Rey asked in a comment on this post what the New Perspective on Paul is, and I decided my response was worth a whole post.

It's a three-stage thing. It started with E.P.Sanders in the 1970s, who argued that people have too harshly criticized first-century Judaism as legalistic and works-based salvation. He described the view not as earning a place in the covenant by works but as getting in the covenant by grace and staying in by works. There's general agreement now that he selectively picked evidence to support that, and the Jewish picture in the first-century was not monolithic. At the same time it's also not clear that this notion filtered down to the average person anyway. Still, there were people who said what he described the whole of first-century Judaism as believing, and it was significant enough that you have to be aware of that as you read Jesus' criticisms of the Pharisees and Paul's description of his past and the Jews in Galatians, Romans, and Philippians.

Dervish has an interesting take on the Jollyblogger posts on Hebrews 6 that I highlighted in my last post. She knows a whole lot more about the history of Islam and Muslim theology than anyone I even know, and she presents a historical introduction to various Muslim positions on salvation. Muslim thought on salvation, the losing of it, and the grounds of it as there are in Christianity, and some of these positions are remarkably parallel to some in Christianity.

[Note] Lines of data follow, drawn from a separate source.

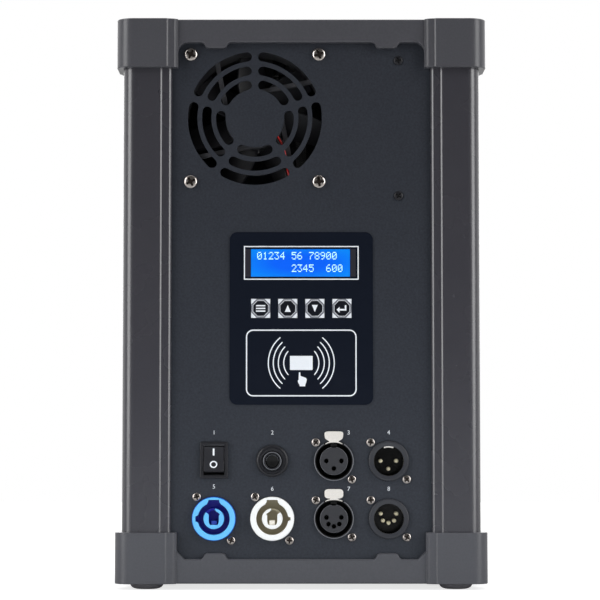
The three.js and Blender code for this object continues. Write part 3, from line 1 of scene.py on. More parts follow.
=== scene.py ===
"""Cold spark machine: the dressed model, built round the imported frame.

The control face looks along -Y, +Z is up and the origin is on the floor under the
middle. Sizes in the classes are millimetres, and the meshes are metres.
"""

import logging
import math
from dataclasses import dataclass
from enum import Enum
from typing import Callable, Optional, Sequence

import bpy
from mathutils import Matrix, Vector


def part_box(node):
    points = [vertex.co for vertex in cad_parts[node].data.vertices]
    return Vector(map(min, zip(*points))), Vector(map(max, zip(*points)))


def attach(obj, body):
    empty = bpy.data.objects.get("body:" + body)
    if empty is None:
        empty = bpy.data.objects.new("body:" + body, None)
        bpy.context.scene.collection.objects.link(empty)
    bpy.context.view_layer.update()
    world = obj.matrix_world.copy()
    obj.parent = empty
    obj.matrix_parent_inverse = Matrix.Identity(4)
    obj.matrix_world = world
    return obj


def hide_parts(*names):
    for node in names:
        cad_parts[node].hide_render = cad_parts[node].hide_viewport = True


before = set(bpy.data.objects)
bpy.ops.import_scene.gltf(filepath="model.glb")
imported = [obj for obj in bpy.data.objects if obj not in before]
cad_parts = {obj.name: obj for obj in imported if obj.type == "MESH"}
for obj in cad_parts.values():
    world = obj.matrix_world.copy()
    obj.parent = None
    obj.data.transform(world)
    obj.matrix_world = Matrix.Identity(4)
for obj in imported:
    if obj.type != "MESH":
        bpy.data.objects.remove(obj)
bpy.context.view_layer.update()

MM = 0.001
log = logging.getLogger("spark_machine")

Point = tuple[float, float]
Outline = list[Point]
Piece = bpy.types.Object
Socket = bpy.types.NodeSocket


class Facing(Enum):
    """Which way a piece's depth runs: the axes of its two outline values and its depth."""

    INWARD = (0, 2, 1)
    UPWARD = (0, 1, 2)
    SIDEWAYS = (1, 2, 0)

    def spot(self, u: float, v: float, depth: float) -> Vector:
        """A place in metres from an outline point and a depth in millimetres."""
        place = Vector((0, 0, 0))
        for axis, value in zip(self.value, (u, v, depth)):
            place[axis] = value * MM
        return place


class Place:
    """The box of a construction node, in millimetres."""

    def __init__(self, node: str) -> None:
        """Args:
            node: the node's name.
        """
        low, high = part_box(node)
        self.low = low / MM
        self.high = high / MM
        self.middle = (self.low + self.high) / 2

    @property
    def x(self) -> float:
        """Middle of the box across."""
        return self.middle.x

    @property
    def y(self) -> float:
        """Middle of the box from front to back."""
        return self.middle.y

    @property
    def z(self) -> float:
        """Middle of the box upwards."""
        return self.middle.z

    @property
    def front(self) -> float:
        """The box's face nearest the viewer."""
        return self.low.y

    def circle(self, radius: float, sides: int = 48) -> Outline:
        """A round outline on the control face, about the box's middle."""
        return circle(self.x, self.z, radius, sides)

    def rectangle(self, width: float, height: float) -> Outline:
        """A square-cornered outline on the control face, about the box's middle."""
        return rectangle(self.x, self.z, width, height)


# Outlines: lists of points in millimetres, anticlockwise


def arc(cx: float, cy: float, radius: float, start: float, end: float, steps: int) -> Outline:
    """Points along an arc, both ends included.

    Args:
        cx, cy: the centre.
        radius: the radius.
        start, end: the end angles in degrees.
        steps: how many stretches the arc has.

    Returns:
        The points from start to end.
    """
    angles = (math.radians(start + (end - start) * i / steps) for i in range(steps + 1))
    return [(cx + radius * math.cos(a), cy + radius * math.sin(a)) for a in angles]


def circle(cx: float, cy: float, radius: float, sides: int = 48) -> Outline:
    """A round outline."""
    return arc(cx, cy, radius, 0, 360, sides)[:-1]


def rectangle(cx: float, cy: float, width: float, height: float) -> Outline:
    """A square-cornered outline."""
    x, y = width / 2, height / 2
    return [(cx - x, cy - y), (cx + x, cy - y), (cx + x, cy + y), (cx - x, cy + y)]


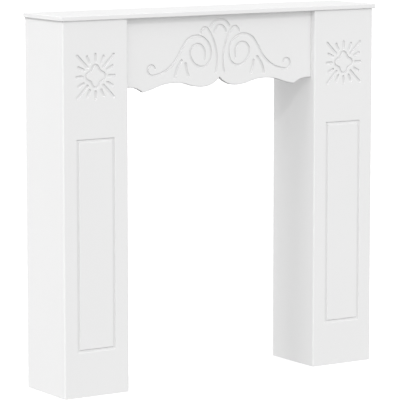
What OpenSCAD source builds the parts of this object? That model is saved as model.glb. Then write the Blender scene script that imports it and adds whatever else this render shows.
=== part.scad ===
// White fireplace surround: two box pilasters, a frieze between them and a thin shelf on top.
// It stands on the floor with its open back against a wall.
// +X runs along the shelf, the front faces -Y and the wall is at +Y.
// The origin is on the floor, below the centre of the shelf.

/* [Shelf] */
// Length of the top shelf, the widest part
shelf_w = 1000; // [820:2:1300]
// Depth of the top shelf, from its front edge to the wall
shelf_d = 200; // [150:1:300]
// Thickness of the top shelf
shelf_t = 12; // [9:0.5:30]
// How far the shelf stands past the pilasters, at the front and at each end
overhang = 5; // [0:0.5:30]

/* [Pilasters] */
// Height of the pilasters, from the floor to the underside of the shelf
leg_h = 988; // [800:2:1300]
// Width of a pilaster's front
leg_w = 196; // [160:1:240]
// Thickness of the pilaster's boards
board_t = 12; // [9:0.5:22]
// Radius of the rounded front corners, smaller than the board
arris_r = 4; // [1:0.5:8]

/* [Frieze] */
// Thickness of the frieze board
frieze_t = 12; // [9:0.5:22]
// How far the frieze stands behind the fronts of the pilasters
frieze_setback = 17; // [0:0.5:60]
// Height of the frieze at the cusp in its middle
frieze_mid_h = 168; // [150:1:190]

/* [Grooves] */
// Depth of every routed groove
groove_depth = 3.5; // [1:0.25:5]
// Width of the grooves of the scrollwork and the quatrefoils
line_w = 6.5; // [3:0.25:7]
// Width of the two leaf strokes under each volute
leaf_w = 8; // [3:0.25:9]
// Width of the rays of the sunbursts
ray_w = 8; // [4:0.25:9]
// Width of the groove of the long rectangle
panel_groove_w = 8; // [4:0.5:14]

/* [Long rectangle] */
// Width between the middles of its upright grooves
panel_w = 108; // [60:1:130]
// Height of its lower groove above the floor
panel_foot = 123; // [60:1:200]
// Distance of its upper groove below the shelf
panel_drop = 312; // [260:1:400]

/* [Sunburst] */
// Distance of its centre below the shelf
sun_drop = 146; // [100:1:180]
// Radius of the quatrefoil at the tips of its lobes
lobe_r = 29.5; // [26:0.5:31.5]
// Radius of the quatrefoil at the notches between its lobes
notch_r = 20; // [14:0.5:23]
// Radius at which the rays begin
ray_start = 40; // [38:0.5:46]
// Radius at which the short rays end
short_ray_end = 57; // [50:0.5:70]
// Radius at which the four long diagonal rays begin
long_ray_start = 34; // [31:0.5:40]
// Radius at which the four long diagonal rays end
long_ray_end = 78; // [60:0.5:86]
// Angle between an upright or level ray and the short ray beside it
ray_gap = 26; // [20:0.5:28]

/* [Hidden] */

paint = [0.93, 0.93, 0.92];

// Planes of the whole
shelf_front = -shelf_d / 2;
wall = shelf_d / 2;
leg_front = shelf_front + overhang;
leg_outer = shelf_w / 2 - overhang;
leg_inner = leg_outer - leg_w;
leg_middle = (leg_outer + leg_inner) / 2;
side_front = leg_front + board_t;
frieze_front = leg_front + frieze_setback;

// The frieze's wavy edge and scrollwork are drawn for this half length. On a longer frieze the plain ends
// grow, and on a shorter one the drawing shrinks.
drawn_half = 299;
drawn_scale = min(1, leg_inner / drawn_half);

// Turn of one step along an arc and round the end of a groove
arc_step = 10;
end_step = 30;
// The quatrefoil's lobes, and the turn of one step round it
lobes = 4;
lobe_step = 5;
// How far a cut runs past the face it opens
cut_past = 1;
round_fn = 48;

// A run is a chain of arcs, each [radius, turn], from a start [x, z, heading], measured from the middle of
// the frieze's top edge. The arcs join without a kink, and a turn above zero bends to the left.
edge_start = [0, -frieze_mid_h, -48];
edge_arcs = [[70, 48], [156, 17.5], [156, -37], [250, 10.5]];
edge_end_heading = 38;
edge_end_arcs = [[69, -38]];

volute_start = [49, -117, 96];
volute_arcs = [
    [280, -3], [24, -103], [23, -92], [44, -53], [28, -89],
    [47, -172], [490, -4], [102, 54], [17, 80], [12, 181]
];
stem_start = [61, -48, 85];
stem_arcs = [[13, 147], [133, 53]];
outer_leaf_start = [121, -119, -46];
outer_leaf_arcs = [[81, -35]];
inner_leaf_start = [109, -128, -100];
inner_leaf_arcs = [[171, -11]];

// The fan over the stems: two arcs about one centre, each [radius, half angle]
fan_drop = 48;
fan_arcs = [[18.5, 90], [34.5, 64]];

function turned(p, arc, turn) =
    let (side = sign(turn), heading = p[2] + turn)
    [
        p[0] + side * arc[0] * (sin(heading) - sin(p[2])),
        p[1] - side * arc[0] * (cos(heading) - cos(p[2])),
        heading
    ];

function steps_before_end(p, arc) =
    let (steps = ceil(abs(arc[1]) / arc_step))
    [for (k = [1:1:steps - 1]) turned(p, arc, arc[1] * k / steps)];

function chain(p, arcs, i = 0) =
    i == len(arcs)
        ? [p]
        : concat([p], steps_before_end(p, arcs[i]), chain(turned(p, arcs[i], arcs[i][1]), arcs, i + 1));

function run(start, arcs) =
    chain(
        [start[0] * drawn_scale, start[1] * drawn_scale, start[2]],
        [for (arc = arcs) [arc[0] * drawn_scale, arc[1]]]
    );

function beside(p, away) = [p[0] - away * sin(p[2]), p[1] + away * cos(p[2])];

function after_first(list) = [for (i = [1:len(list) - 1]) list[i]];

function reversed(list) = [for (i = [len(list) - 1:-1:0]) list[i]];

function mirrored(list) = [for (p = list) [-p[0], p[1]]];

// Half a turn about a run's end, from the heading given
function round_end(p, from, radius) =
    [for (turn = [0:end_step:180]) [p[0] + radius * cos(from - turn), p[1] + radius * sin(from - turn)]];

// Outline of the groove along a run, with round ends
function groove_outline(line, width) =
    let (last = line[len(line) - 1], inner = [for (i = [1:1:len(line) - 2]) line[i]])
    concat(
        [for (p = inner) beside(p, width / 2)],
        round_end(last, last[2] + 90, width / 2),
        reversed([for (p = inner) beside(p, -width / 2)]),
        round_end(line[0], line[0][2] - 90, width / 2)
    );

// Half of the frieze's lower edge, from its middle to the pilaster
function half_edge() =
    let (
        wave = run(edge_start, edge_arcs),
        cusp = wave[len(wave) - 1] / drawn_scale,
        rise = run([cusp[0], cusp[1], edge_end_heading], edge_end_arcs),
        curve = concat(wave, after_first(rise))
    )
    concat([for (p = curve) [p[0], p[1]]], [[leg_inner, curve[len(curve) - 1][1]]]);

function frieze_outline() =
    let (half = half_edge())
    concat(mirrored(reversed(half)), after_first(half), [[leg_inner, 0], [-leg_inner, 0]]);

module routed(line, width) {
    linear_extrude(groove_depth + cut_past)
        polygon(groove_outline(line, width));
}

// Stands a groove that is drawn in X and Y on a front face
module on_front(x, y, z) {
    translate([x, y, z])
        rotate([90, 0, 0])
            translate([0, 0, -groove_depth])
                children();
}

module half_scrollwork() {
    routed(run(volute_start, volute_arcs), line_w);
    routed(run(stem_start, stem_arcs), line_w);
    routed(run(outer_leaf_start, outer_leaf_arcs), leaf_w);
    routed(run(inner_leaf_start, inner_leaf_arcs), leaf_w);
}

module fan() {
    for (arc = fan_arcs) {
        start = [arc[0] * sin(arc[1]), arc[0] * cos(arc[1]) - fan_drop, 180 - arc[1]];
        routed(run(start, [[arc[0], 2 * arc[1]]]), line_w);
    }
}

module scrollwork() {
    half_scrollwork();
    mirror([1, 0, 0])
        half_scrollwork();
    fan();
}

module quatrefoil() {
    mean = (lobe_r + notch_r) / 2;
    swing = (lobe_r - notch_r) / 2;
    line = [
        for (a = [0:lobe_step:359])
            let (radius = mean + swing * cos(lobes * a), rise = lobes * swing * sin(lobes * a))
            [radius * cos(a), radius * sin(a), a + 90 + atan(rise / radius)]
    ];
    linear_extrude(groove_depth + cut_past)
        difference() {
            polygon([for (p = line) beside(p, -line_w / 2)]);
            polygon([for (p = line) beside(p, line_w / 2)]);
        }
}

module sunburst() {
    quatrefoil();
    for (quarter = [0:90:270]) {
        for (angle = [0, ray_gap, 90 - ray_gap])
            rotate(quarter + angle)
                routed([[ray_start, 0, 0], [short_ray_end, 0, 0]], ray_w);
        rotate(quarter + 45)
            routed([[long_ray_start, 0, 0], [long_ray_end, 0, 0]], ray_w);
    }
}

module long_rectangle() {
    panel_top = leg_h - panel_drop;
    translate([0, panel_foot, 0])
        linear_extrude(groove_depth + cut_past)
            difference() {
                translate([-(panel_w + panel_groove_w) / 2, -panel_groove_w / 2])
                    square([panel_w + panel_groove_w, panel_top - panel_foot + panel_groove_w]);
                translate([-(panel_w - panel_groove_w) / 2, panel_groove_w / 2])
                    square([panel_w - panel_groove_w, panel_top - panel_foot - panel_groove_w]);
            }
}

// A board that stands upright, with its front corners rounded
module rounded_board() {
    linear_extrude(leg_h) {
        translate([-leg_w / 2, leg_front + arris_r])
            square([leg_w, board_t - arris_r]);
        translate([-leg_w / 2 + arris_r, leg_front])
            square([leg_w - 2 * arris_r, arris_r]);
        intersection() {
            translate([-leg_w / 2, leg_front])
                square([leg_w, arris_r]);
            for (side = [-1, 1])
                translate([side * (leg_w / 2 - arris_r), leg_front + arris_r])
                    circle(r = arris_r, $fn = round_fn);
        }
    }
}

module pilaster_front(side) {
    color(paint)
        translate([side * leg_middle, 0, 0])
            difference() {
                rounded_board();
                on_front(0, leg_front, 0)
                    long_rectangle();
                on_front(0, leg_front, leg_h - sun_drop)
                    sunburst();
            }
}

module pilaster_side(side, near_face) {
    color(paint)
        translate([side > 0 ? near_face : -near_face - board_t, side_front, 0])
            cube([board_t, wall - side_front, leg_h]);
}

module top_shelf() {
    color(paint)
        translate([-shelf_w / 2, shelf_front, leg_h])
            cube([shelf_w, shelf_d, shelf_t]);
}

module frieze() {
    color(paint)
        difference() {
            translate([0, frieze_front + frieze_t, leg_h])
                rotate([90, 0, 0])
                    linear_extrude(frieze_t)
                        polygon(frieze_outline());
            on_front(0, frieze_front, leg_h)
                scrollwork();
        }
}

module left_pilaster_front() {
    pilaster_front(-1);
}

module left_pilaster_outer_side() {
    pilaster_side(-1, leg_outer - board_t);
}

module left_pilaster_inner_side() {
    pilaster_side(-1, leg_inner);
}

module right_pilaster_front() {
    pilaster_front(1);
}

module right_pilaster_outer_side() {
    pilaster_side(1, leg_outer - board_t);
}

module right_pilaster_inner_side() {
    pilaster_side(1, leg_inner);
}

top_shelf();
frieze();
left_pilaster_front();
left_pilaster_outer_side();
left_pilaster_inner_side();
right_pilaster_front();
right_pilaster_outer_side();
right_pilaster_inner_side();
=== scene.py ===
"""White free-standing fireplace surround: carved and plain painted boards, a pale floor and soft light."""

import math

import bpy
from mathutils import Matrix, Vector
from mathutils.geometry import delaunay_2d_cdt


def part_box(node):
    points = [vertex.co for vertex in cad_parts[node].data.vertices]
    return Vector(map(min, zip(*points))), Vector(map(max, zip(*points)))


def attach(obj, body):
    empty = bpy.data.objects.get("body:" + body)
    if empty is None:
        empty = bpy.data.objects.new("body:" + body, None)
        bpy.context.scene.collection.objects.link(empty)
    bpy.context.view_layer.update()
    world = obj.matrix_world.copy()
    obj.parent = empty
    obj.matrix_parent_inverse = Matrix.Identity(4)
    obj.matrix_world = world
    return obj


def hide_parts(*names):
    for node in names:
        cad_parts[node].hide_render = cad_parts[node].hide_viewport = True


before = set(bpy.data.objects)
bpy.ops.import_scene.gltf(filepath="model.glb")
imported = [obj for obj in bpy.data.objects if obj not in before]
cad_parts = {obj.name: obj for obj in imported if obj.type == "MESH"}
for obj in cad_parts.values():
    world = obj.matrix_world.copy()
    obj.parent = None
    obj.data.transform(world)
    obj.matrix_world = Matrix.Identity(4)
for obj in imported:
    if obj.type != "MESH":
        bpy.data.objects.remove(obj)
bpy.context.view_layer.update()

MM = 0.001

# Sizes of the grooves in millimetres, the same as in the CAD model
GROOVE_DEPTH = 3.5
LINE_W = 6.5
LEAF_W = 8.0
RAY_W = 8.0
PANEL_GROOVE_W = 8.0

# How a groove falls from its rim to its middle: (share of its half width, share of its depth). The two
# contours outside the rim are flat, so that the face beside a groove keeps its flat shading.
COVE = ((1.25, 0), (1.1, 0), (1.02, 0.06), (0.94, 0.35), (0.84, 0.74), (0.7, 0.93), (0.4, 1), (0, 1))
TROUGH = ((1.3, 0), (1.1, 0), (1.02, 0.06), (0.9, 0.3), (0.68, 0.78), (0.5, 0.96), (0.3, 1), (0, 1))

# Roundings of the boards' edges in millimetres
ARRIS_R = 4.0
FRIEZE_EASE = 1.8
FRIEZE_BACK_EASE = 0.6
SIDE_EASE = 0.5
SHELF_EASE = 1.5
HOLD = 0.4 * MM  # width of the flat strip beside a rounded edge, which keeps the flat face's shading flat
SHARP = math.radians(38)  # an edge that turns by more than this stays crisp


# ---- Runs: chains of arcs in millimetres, as (x, z, heading) --------------------------------------------

def turned(p, radius, turn):
    """Where a point gets to after an arc; a turn above zero bends to the left."""
    side = math.copysign(1, turn)
    a, b = math.radians(p[2]), math.radians(p[2] + turn)
    return (
        p[0] + side * radius * (math.sin(b) - math.sin(a)),
        p[1] - side * radius * (math.cos(b) - math.cos(a)),
        p[2] + turn,
    )


def run(start, arcs, spacing=2.5, most_turn=7.5):
    """Points along arcs, each (radius, turn), that follow each other without a kink."""
    line = [start]
    for radius, turn in arcs:
        length = radius * math.radians(abs(turn))
        steps = max(1, math.ceil(length / spacing), math.ceil(abs(turn) / most_turn))
        corner = line[-1]
        line += [turned(corner, radius, turn * k / steps) for k in range(1, steps + 1)]
    return line


def mirrored(line):
    return [(-x, z, 180 - heading) for x, z, heading in line]


def beside(p, away):
    """The point to the left of a run's point, or to its right where away is below zero."""
    a = math.radians(p[2])
    return (p[0] - away * math.sin(a), p[1] + away * math.cos(a))


def round_end(p, start, radius, steps=8):
    """Half a turn about a run's end, clockwise from the angle start."""
    turns = [math.radians(start - 180 * k / steps) for k in range(steps + 1)]
    return [(p[0] + radius * math.cos(t), p[1] + radius * math.sin(t)) for t in turns]


def around(line, away):
    """The closed line that stays a distance away from an open run."""
    inner = line[1:-1]
    return (
        [beside(p, away) for p in inner]
        + round_end(line[-1], line[-1][2] + 90, away)
        + [beside(p, -away) for p in reversed(inner)]
        + round_end(line[0], line[0][2] - 90, away)
    )


# ---- Grooves: lists of contours, each (points, closed, depth) -------------------------------------------

def open_groove(line, width):
    """A groove with round ends along a run."""
    half = width / 2
    contours = [(around(line, half * share), True, GROOVE_DEPTH * fall) for share, fall in COVE[:-1]]
    return contours + [([p[:2] for p in line], False, GROOVE_DEPTH)]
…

Her initial point was that this undermines one Christian apologetical argument, an argument that says that Christianity allows for assurance of salvation but Islam doesn't. I think what she says also undermines one common charge against Islam, that it's a works-based religion with no room for God's grace. That's an unfair portrait of Islam, because some Muslim views are somewhat like Reformation Christianity in that respect. On the other hand, I do think what she's saying undermines a common Muslim apologetic. It's commonly asserted by Muslim apologists that Christianity is fragmented and sectarian, while Islam is not. Nothing could be further from the truth. There have been schisms within the larger umbrella of Islam, one very major one, with some of them leading to as much violence as any of the schisms within the larger umbrella of Christianity. There also seems to be as much variation within Islam theologically as there is within Christianity, so the unity argument in favor of Islam is simply historically inaccurate.

Jollyblogger has been doing a series on Hebrews 6 in anticipation of a sermon that I assume he gave yesterday. His treatment of the subject accords much with my own. He points out the need to avoid the Scylla of taking it to mean a genuine believer can lose salvation while also stopping short of the Charybdis of thinking it's not a warning to believers. He then presents the Westminster Confession on the subject, which says exactly the same thing. He starts his sermon here and reiterates his two main themes, emphasizing that all scripture is God-breathed and profitable for all professed believers, including a passage often dismissed as only applying to nonbelievers. He then presents the biblical support for the Reformed understanding of eternal security of genuine believers, being careful to state that salvation is a gift of God, not caused by belief, which is simply the evidence of salvation and not its originator. This is the objective reality of salvation, but it's distinct from the subjective experience of salvation. This subjective sense of being saved is neither necessary nor sufficient for salvation. He suggests that the author of Hebrews wanted Christians to be seriously considering the possibility that their sense of assurance isn't grounded in objectively being saved.

David moves on to distinguish signs of a true believer as opposed to a false oppressor, with an interesting result. The evidences of salvation include visible things like whether one's life is bearing fruit in good works. Is this performance-based assurance? David says no, because good works, while produced by one's own efforts, are more fundamentally produced by God's work, and therefore the good works are evidence that God's work is present. The assurance is thus based in the evidence that God has been working, not in mere works. Then he turns to biblical discussions of false professors, including calls to examine oneself to see if one is genuinely in the faith. He's not done yet, but this is plenty to begin with, and I'm looking forward to the rest.